──────── Provided data
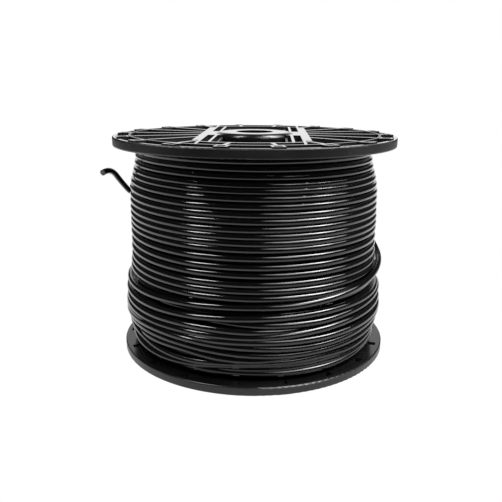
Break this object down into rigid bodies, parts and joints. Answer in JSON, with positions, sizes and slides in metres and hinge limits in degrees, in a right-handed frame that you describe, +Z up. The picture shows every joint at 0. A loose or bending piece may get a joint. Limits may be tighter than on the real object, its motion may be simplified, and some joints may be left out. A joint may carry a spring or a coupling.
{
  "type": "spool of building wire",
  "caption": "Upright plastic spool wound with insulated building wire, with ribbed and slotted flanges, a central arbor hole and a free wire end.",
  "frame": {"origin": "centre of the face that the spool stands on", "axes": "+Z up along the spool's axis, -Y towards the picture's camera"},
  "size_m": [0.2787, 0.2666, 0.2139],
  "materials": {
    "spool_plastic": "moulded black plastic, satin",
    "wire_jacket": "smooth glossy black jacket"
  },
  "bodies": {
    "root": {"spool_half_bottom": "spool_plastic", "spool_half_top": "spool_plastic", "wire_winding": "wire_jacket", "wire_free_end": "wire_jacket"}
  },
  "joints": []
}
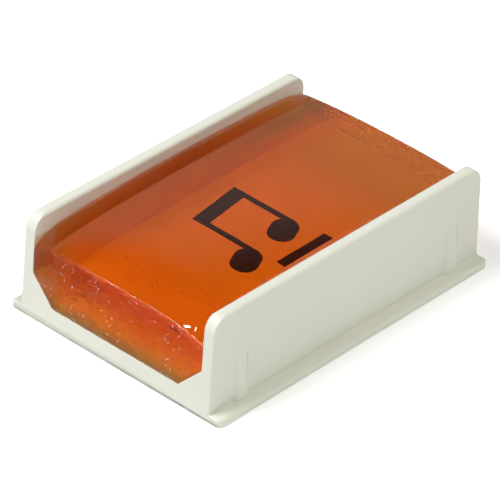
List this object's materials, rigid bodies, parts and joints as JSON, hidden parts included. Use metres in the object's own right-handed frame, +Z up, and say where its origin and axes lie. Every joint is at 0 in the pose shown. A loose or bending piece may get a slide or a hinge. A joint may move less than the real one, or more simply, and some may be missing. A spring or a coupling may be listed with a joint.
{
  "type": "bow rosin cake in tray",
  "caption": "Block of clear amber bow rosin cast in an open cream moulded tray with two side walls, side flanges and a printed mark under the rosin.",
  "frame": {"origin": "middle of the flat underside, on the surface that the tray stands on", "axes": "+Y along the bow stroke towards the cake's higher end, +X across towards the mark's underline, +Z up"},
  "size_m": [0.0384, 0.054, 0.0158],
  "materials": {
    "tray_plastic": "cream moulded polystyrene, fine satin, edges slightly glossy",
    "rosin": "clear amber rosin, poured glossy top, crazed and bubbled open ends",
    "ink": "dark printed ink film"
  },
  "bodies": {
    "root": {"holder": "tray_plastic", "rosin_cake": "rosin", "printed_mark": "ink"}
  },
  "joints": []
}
────────────────
## Work to do
All of the records must be repeated exactly.

## Solved exercise
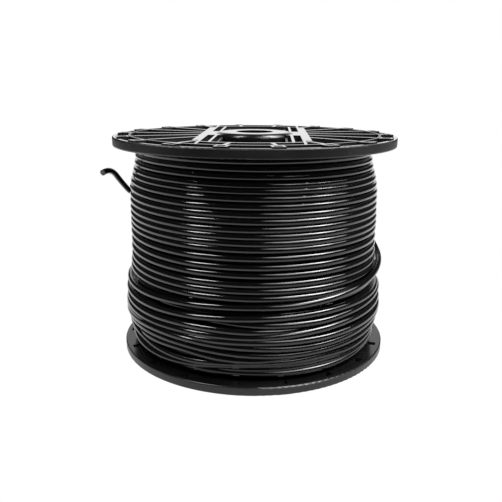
Break this object down into rigid bodies, parts and joints. Answer in JSON, with positions, sizes and slides in metres and hinge limits in degrees, in a right-handed frame that you describe, +Z up. The picture shows every joint at 0. A loose or bending piece may get a joint. Limits may be tighter than on the real object, its motion may be simplified, and some joints may be left out. A joint may carry a spring or a coupling.
{
  "type": "spool of building wire",
  "caption": "Upright plastic spool wound with insulated building wire, with ribbed and slotted flanges, a central arbor hole and a free wire end.",
  "frame": {"origin": "centre of the face that the spool stands on", "axes": "+Z up along the spool's axis, -Y towards the picture's camera"},
  "size_m": [0.2787, 0.2666, 0.2139],
  "materials": {
    "spool_plastic": "moulded black plastic, satin",
    "wire_jacket": "smooth glossy black jacket"
  },
  "bodies": {
    "root": {"spool_half_bottom": "spool_plastic", "spool_half_top": "spool_plastic", "wire_winding": "wire_jacket", "wire_free_end": "wire_jacket"}
  },
  "joints": []
}
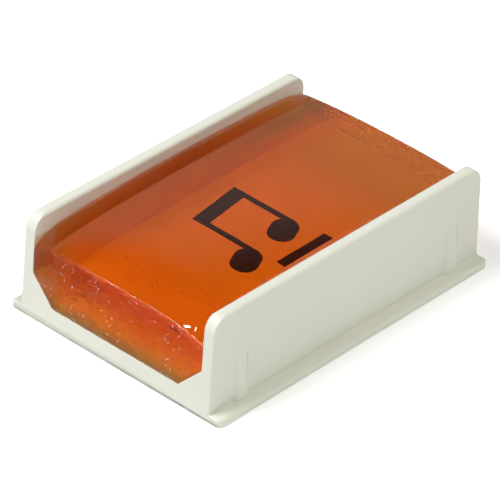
List this object's materials, rigid bodies, parts and joints as JSON, hidden parts included. Use metres in the object's own right-handed frame, +Z up, and say where its origin and axes lie. Every joint is at 0 in the pose shown. A loose or bending piece may get a slide or a hinge. A joint may move less than the real one, or more simply, and some may be missing. A spring or a coupling may be listed with a joint.
{
  "type": "bow rosin cake in tray",
  "caption": "Block of clear amber bow rosin cast in an open cream moulded tray with two side walls, side flanges and a printed mark under the rosin.",
  "frame": {"origin": "middle of the flat underside, on the surface that the tray stands on", "axes": "+Y along the bow stroke towards the cake's higher end, +X across towards the mark's underline, +Z up"},
  "size_m": [0.0384, 0.054, 0.0158],
  "materials": {
    "tray_plastic": "cream moulded polystyrene, fine satin, edges slightly glossy",
    "rosin": "clear amber rosin, poured glossy top, crazed and bubbled open ends",
    "ink": "dark printed ink film"
  },
  "bodies": {
    "root": {"holder": "tray_plastic", "rosin_cake": "rosin", "printed_mark": "ink"}
  },
  "joints": []
}